You open your jewelry box and somehow everything looks the same. The same thin gold chain, the same tiny studs, the same dainty bracelet you bought three years ago because it matched everything and offended nothing. Sound familiar? If you have been quietly wondering whether your accessories have flatlined, you are not imagining it. The era of barely-there jewelry dominated the conversation for years, and now celebrity stylists say the mood has decisively shifted – toward pieces that actually make an impact.
Why the quiet jewelry era is losing steam
For a long stretch, the prevailing wisdom was simple: keep it small, keep it matching, keep it invisible. Ultra-minimal jewelry became the safe default, a kind of accessory autopilot. But according to multiple celebrity stylists and industry experts, 2026 marks a turning point. People are gravitating toward bold silhouettes, mixed metals, and unexpected textures instead of playing it safe with coordinated sets.
Wilfree Vasquez, a celebrity stylist whose clients include Cher and Selena Gomez, describes the current moment as one driven by intention and individuality. In his view, jewelry is becoming more personal, moving away from excess and toward storytelling. Vasquez notes that quiet luxury had its run, but now people want pieces that actually show up. They want to be seen again, and that desire is translating into louder, more expressive styles.

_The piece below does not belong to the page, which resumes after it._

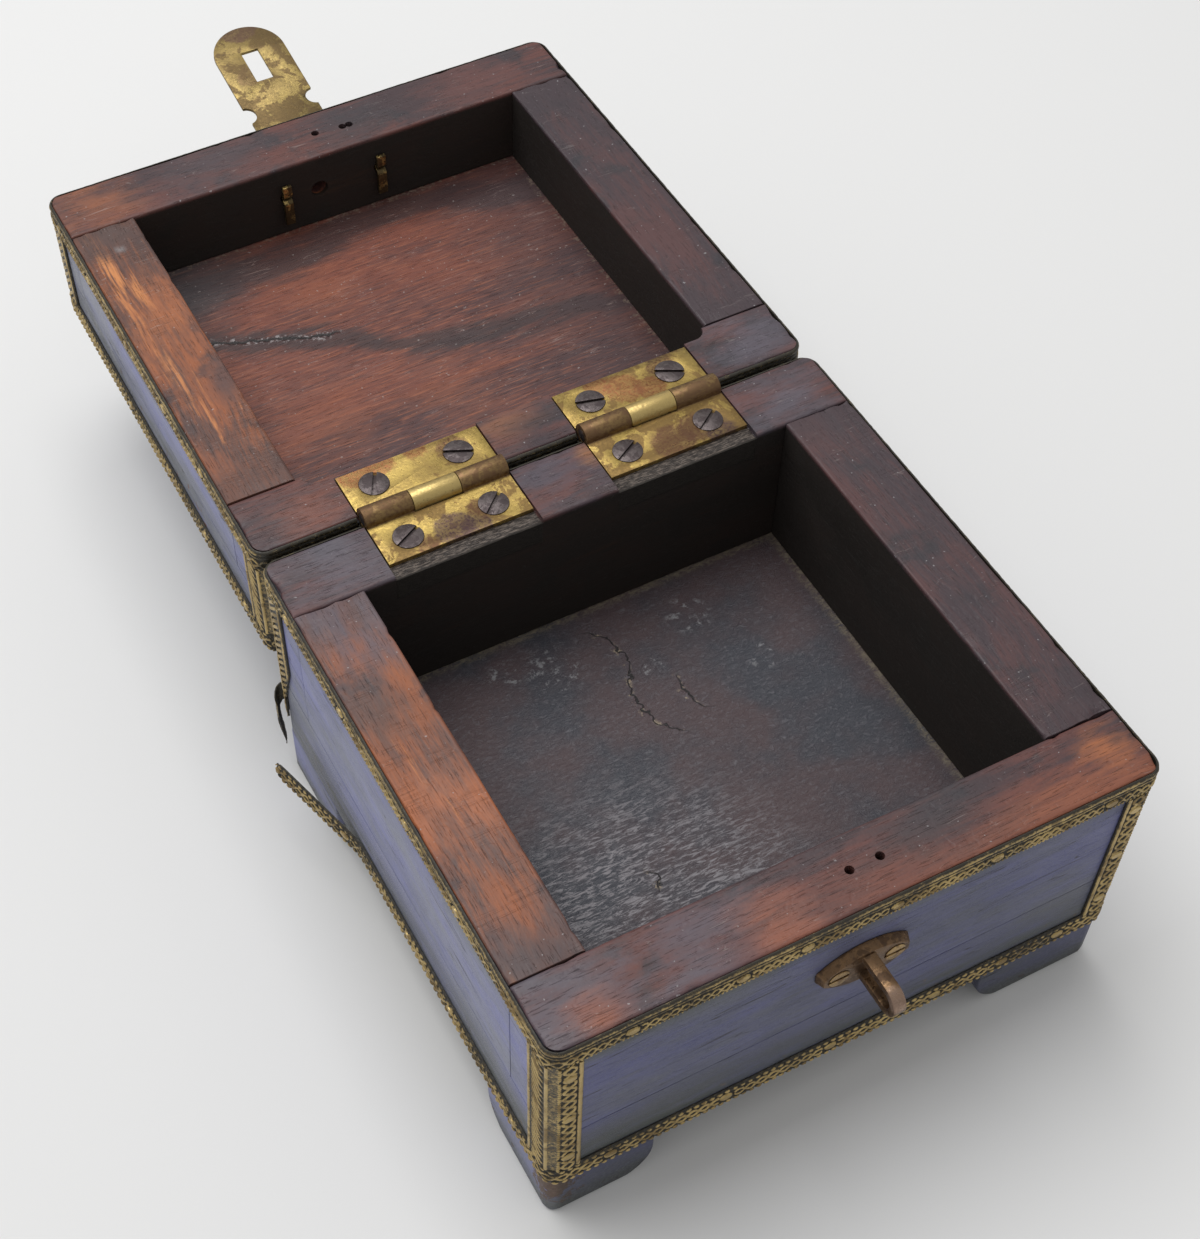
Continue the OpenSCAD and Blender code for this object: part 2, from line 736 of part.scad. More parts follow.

London-based fashion stylist Roberta Flanagan, who also founded The Style Strategist, sees the same energy. She observes bold, sculptural pieces sitting comfortably alongside much more refined, personal jewelry – a genuine mix of statement and subtle, often worn together. So what does that actually look like in practice?
The defining elements: texture, mixed metals, and reimagined classics
If there is one defining aesthetic for 2026, it is texture. Flanagan points to molten metals, organic shapes, and slightly imperfect finishes as feeling far more modern than anything overly polished. These sculptural pieces – including rings by designers like Camila D. Daneri – tend to read more like wearable art than traditional jewelry, standing out while still feeling refined.
The shift extends beyond surface treatment. Flanagan identifies sculptural gold and silver pieces, mixed metals, layered necklaces, and chunky cuffs as the categories gaining real traction. Matching your metals is no longer the goal; mixing them is. That deliberate contrast gives an outfit a more intuitive, lived-in quality rather than a rigidly curated one.
Classics are not disappearing entirely – they are being reimagined. Kothari explains that thin hoops feel flat right now, but hoop-inspired designs that push the shape are very much working. He describes pieces that function like a hoop but visually feel completely different, noting that the shift is more about reinterpretation than replacement. In the same spirit, pearls are shedding their formal image. Instead of being styled in an overly classic way, they are now being mixed with metals or worn more casually. That slightly undone quality is exactly what makes them feel current.
Color returns – and so does dressing for yourself
Color is also making a grounded comeback. Flanagan notes that beaded pieces and pebble necklaces in greens, burgundy, and earthy tones are emerging as key players. These are not loud, neon-bright statements. They are subtle pops that add mood without overwhelming an outfit. Sharpe reinforces the idea that this trend is as much about mood as it is about styling – suggesting that the colors people choose say something about how they want to feel, not just how they want to look.
On the flip side, overly matchy jewelry sets and ultra-minimal pieces worn alone are stepping back. Kothari puts it plainly: super dainty pieces are not where the energy is right now. People want jewelry that actually reads. That does not mean going costume-level flashy. The shift is more nuanced than a pendulum swing. Statement pieces are coming back, but they are being paired with personal, everyday jewelry rather than replacing it. The overall result is a more intuitive way of getting dressed – one that feels less performative and more honest.
Perhaps the most significant thread running through all of these shifts is autonomy. After seasons of dressing according to a single prescribed aesthetic, people are dressing for themselves again. Jewelry has become a vehicle for individual expression, not a uniform.
The bottom line
The jewelry landscape in 2026 rewards personality over polish. Texture, mixed metals, reimagined hoops, casually styled pearls, and earthy pops of color are replacing the ultra-minimal sets that dominated for years. You do not need to overhaul your entire collection – but adding one sculptural cuff, one imperfect-finish ring, or one unexpected bead necklace can change the way everything else in your drawer feels. The new rule is that there is no single rule, and that might be the most refreshing shift of all.